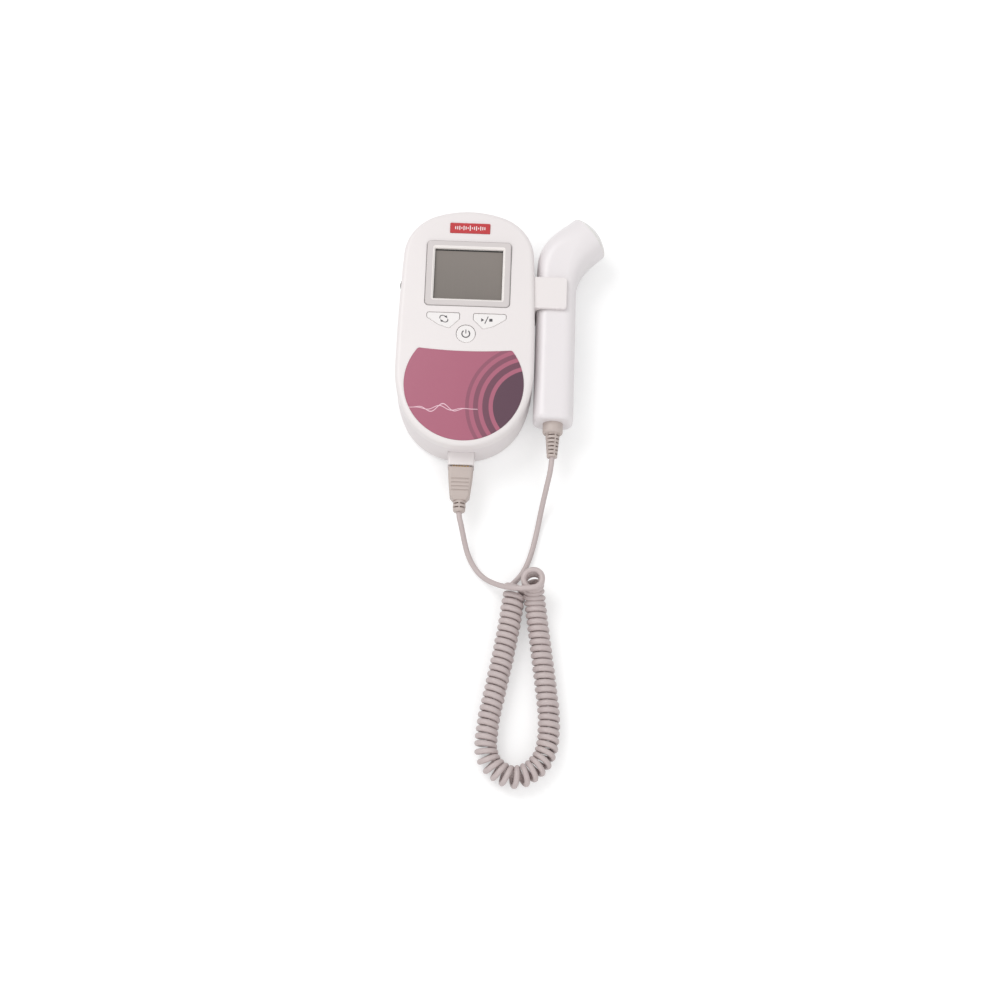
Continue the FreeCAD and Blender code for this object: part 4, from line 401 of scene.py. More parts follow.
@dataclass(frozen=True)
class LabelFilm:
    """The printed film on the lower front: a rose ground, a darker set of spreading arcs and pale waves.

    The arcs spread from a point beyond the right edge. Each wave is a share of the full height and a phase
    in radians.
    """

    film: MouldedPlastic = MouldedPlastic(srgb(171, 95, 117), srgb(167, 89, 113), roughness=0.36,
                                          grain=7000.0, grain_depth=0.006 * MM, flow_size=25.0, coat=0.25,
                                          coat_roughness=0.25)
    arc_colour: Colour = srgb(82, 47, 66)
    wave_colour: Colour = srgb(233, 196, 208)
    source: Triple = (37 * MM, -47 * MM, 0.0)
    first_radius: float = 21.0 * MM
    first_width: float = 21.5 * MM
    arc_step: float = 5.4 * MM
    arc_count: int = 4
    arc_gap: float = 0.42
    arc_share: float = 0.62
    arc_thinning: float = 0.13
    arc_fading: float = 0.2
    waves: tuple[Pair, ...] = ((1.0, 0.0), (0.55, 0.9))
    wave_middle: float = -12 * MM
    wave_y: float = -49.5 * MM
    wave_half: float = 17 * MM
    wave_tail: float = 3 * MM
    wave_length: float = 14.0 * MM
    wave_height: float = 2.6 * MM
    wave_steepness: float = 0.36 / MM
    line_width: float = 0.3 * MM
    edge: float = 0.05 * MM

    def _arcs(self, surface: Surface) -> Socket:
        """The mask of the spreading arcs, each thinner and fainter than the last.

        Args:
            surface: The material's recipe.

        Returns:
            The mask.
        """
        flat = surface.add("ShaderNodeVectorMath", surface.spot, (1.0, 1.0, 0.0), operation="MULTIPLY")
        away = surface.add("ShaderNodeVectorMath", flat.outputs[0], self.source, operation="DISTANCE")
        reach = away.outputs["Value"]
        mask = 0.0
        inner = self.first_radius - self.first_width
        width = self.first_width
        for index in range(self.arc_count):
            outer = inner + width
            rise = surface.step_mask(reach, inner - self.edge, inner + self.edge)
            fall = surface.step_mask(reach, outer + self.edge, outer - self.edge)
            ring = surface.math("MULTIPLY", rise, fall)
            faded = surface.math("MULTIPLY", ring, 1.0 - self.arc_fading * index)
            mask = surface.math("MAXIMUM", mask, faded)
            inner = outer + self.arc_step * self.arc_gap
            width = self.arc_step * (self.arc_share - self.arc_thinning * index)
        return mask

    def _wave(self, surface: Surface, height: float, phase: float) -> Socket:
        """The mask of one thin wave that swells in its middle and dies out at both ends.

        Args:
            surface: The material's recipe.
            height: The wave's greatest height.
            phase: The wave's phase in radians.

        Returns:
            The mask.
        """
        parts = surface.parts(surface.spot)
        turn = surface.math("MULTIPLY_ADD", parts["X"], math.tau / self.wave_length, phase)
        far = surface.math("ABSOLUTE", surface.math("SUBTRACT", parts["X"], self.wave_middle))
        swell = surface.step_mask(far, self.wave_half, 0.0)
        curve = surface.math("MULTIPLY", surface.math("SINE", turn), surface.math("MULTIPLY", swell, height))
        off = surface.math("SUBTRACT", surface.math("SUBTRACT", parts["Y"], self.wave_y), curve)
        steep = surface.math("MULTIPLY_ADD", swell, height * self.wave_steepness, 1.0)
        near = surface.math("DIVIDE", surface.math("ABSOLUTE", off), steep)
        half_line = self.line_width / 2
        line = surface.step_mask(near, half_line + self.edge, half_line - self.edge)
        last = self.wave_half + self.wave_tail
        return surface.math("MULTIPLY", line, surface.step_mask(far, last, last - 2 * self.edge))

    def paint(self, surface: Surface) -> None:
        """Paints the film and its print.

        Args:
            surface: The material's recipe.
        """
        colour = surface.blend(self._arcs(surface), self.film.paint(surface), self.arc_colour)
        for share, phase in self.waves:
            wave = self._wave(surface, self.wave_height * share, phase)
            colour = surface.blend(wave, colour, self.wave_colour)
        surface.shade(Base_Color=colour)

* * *

WHAT YOU SHOULD DO> Print out the whole listing exactly as it appears.

WORKED SOLUTION>
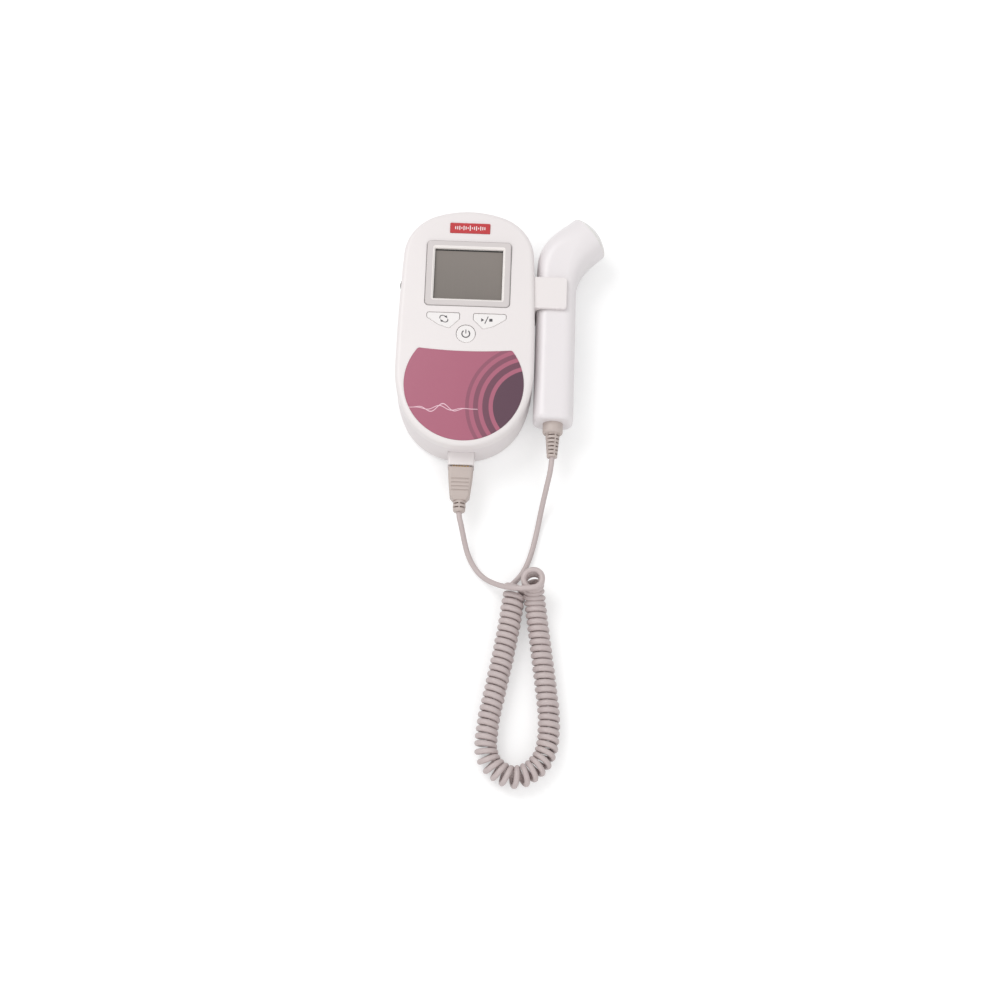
Continue the FreeCAD and Blender code for this object: part 4, from line 401 of scene.py. More parts follow.
@dataclass(frozen=True)
class LabelFilm:
    """The printed film on the lower front: a rose ground, a darker set of spreading arcs and pale waves.

    The arcs spread from a point beyond the right edge. Each wave is a share of the full height and a phase
    in radians.
    """

    film: MouldedPlastic = MouldedPlastic(srgb(171, 95, 117), srgb(167, 89, 113), roughness=0.36,
                                          grain=7000.0, grain_depth=0.006 * MM, flow_size=25.0, coat=0.25,
                                          coat_roughness=0.25)
    arc_colour: Colour = srgb(82, 47, 66)
    wave_colour: Colour = srgb(233, 196, 208)
    source: Triple = (37 * MM, -47 * MM, 0.0)
    first_radius: float = 21.0 * MM
    first_width: float = 21.5 * MM
    arc_step: float = 5.4 * MM
    arc_count: int = 4
    arc_gap: float = 0.42
    arc_share: float = 0.62
    arc_thinning: float = 0.13
    arc_fading: float = 0.2
    waves: tuple[Pair, ...] = ((1.0, 0.0), (0.55, 0.9))
    wave_middle: float = -12 * MM
    wave_y: float = -49.5 * MM
    wave_half: float = 17 * MM
    wave_tail: float = 3 * MM
    wave_length: float = 14.0 * MM
    wave_height: float = 2.6 * MM
    wave_steepness: float = 0.36 / MM
    line_width: float = 0.3 * MM
    edge: float = 0.05 * MM

    def _arcs(self, surface: Surface) -> Socket:
        """The mask of the spreading arcs, each thinner and fainter than the last.

        Args:
            surface: The material's recipe.

        Returns:
            The mask.
        """
        flat = surface.add("ShaderNodeVectorMath", surface.spot, (1.0, 1.0, 0.0), operation="MULTIPLY")
        away = surface.add("ShaderNodeVectorMath", flat.outputs[0], self.source, operation="DISTANCE")
        reach = away.outputs["Value"]
        mask = 0.0
        inner = self.first_radius - self.first_width
        width = self.first_width
        for index in range(self.arc_count):
            outer = inner + width
            rise = surface.step_mask(reach, inner - self.edge, inner + self.edge)
            fall = surface.step_mask(reach, outer + self.edge, outer - self.edge)
            ring = surface.math("MULTIPLY", rise, fall)
            faded = surface.math("MULTIPLY", ring, 1.0 - self.arc_fading * index)
            mask = surface.math("MAXIMUM", mask, faded)
            inner = outer + self.arc_step * self.arc_gap
            width = self.arc_step * (self.arc_share - self.arc_thinning * index)
        return mask

    def _wave(self, surface: Surface, height: float, phase: float) -> Socket:
        """The mask of one thin wave that swells in its middle and dies out at both ends.

        Args:
            surface: The material's recipe.
            height: The wave's greatest height.
            phase: The wave's phase in radians.

        Returns:
            The mask.
        """
        parts = surface.parts(surface.spot)
        turn = surface.math("MULTIPLY_ADD", parts["X"], math.tau / self.wave_length, phase)
        far = surface.math("ABSOLUTE", surface.math("SUBTRACT", parts["X"], self.wave_middle))
        swell = surface.step_mask(far, self.wave_half, 0.0)
        curve = surface.math("MULTIPLY", surface.math("SINE", turn), surface.math("MULTIPLY", swell, height))
        off = surface.math("SUBTRACT", surface.math("SUBTRACT", parts["Y"], self.wave_y), curve)
        steep = surface.math("MULTIPLY_ADD", swell, height * self.wave_steepness, 1.0)
        near = surface.math("DIVIDE", surface.math("ABSOLUTE", off), steep)
        half_line = self.line_width / 2
        line = surface.step_mask(near, half_line + self.edge, half_line - self.edge)
        last = self.wave_half + self.wave_tail
        return surface.math("MULTIPLY", line, surface.step_mask(far, last, last - 2 * self.edge))

    def paint(self, surface: Surface) -> None:
        """Paints the film and its print.

        Args:
            surface: The material's recipe.
        """
        colour = surface.blend(self._arcs(surface), self.film.paint(surface), self.arc_colour)
        for share, phase in self.waves:
            wave = self._wave(surface, self.wave_height * share, phase)
            colour = surface.blend(wave, colour, self.wave_colour)
        surface.shade(Base_Color=colour)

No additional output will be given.